A Virtual Load Method for Damage Identification of Beam Structures

Abstract

Background: Damage identification at the earliest possible stage is very important for beam structures to ensure safety, extend serviceability, and reduce maintenance costs according to recent patents. Methods: The goal of this work is to develop a virtual load method for beam damage identification by using only the vibration modes of the current structure. Central to the damage identification approach is the construction of the virtual load according to the support conditions of the structure. A virtual quasistatic deformation of the structure can be obtained by multiplying its modal flexibility matrix with the virtual force vector. And then the possible damage location in the structure can be determined by sudden increases in curvatures of the virtual quasi-static deformation.
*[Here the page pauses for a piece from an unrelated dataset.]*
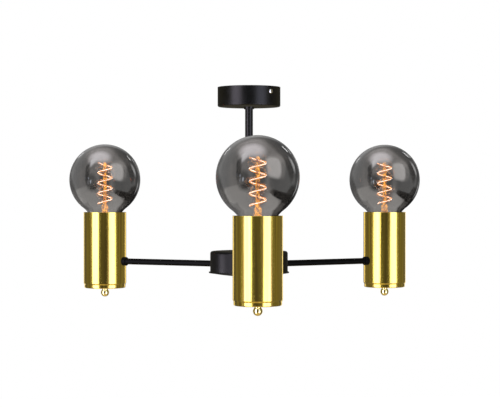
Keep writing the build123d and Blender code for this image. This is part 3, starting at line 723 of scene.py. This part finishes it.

Subsequently the damage extent can be simply computed if necessary. Results: Three types of beams are used as examples to demonstrate the efficiency of the presented virtual load method in structural damage identification. For comparison, damage localization was also conducted by the existing uniform load surface (ULS) curvature method. The results showed that the proposed virtual load method is applicable to all types of beams but the ULS curvature method is only applicable to the simple supported beam. Conclusion: It was found that the proposed method can successfully determine damage location and extent only using the partial modes of the current structure. Keywords: Damage identification, virtual load, vibration mode, beam structures, curvature, flexibility matrix.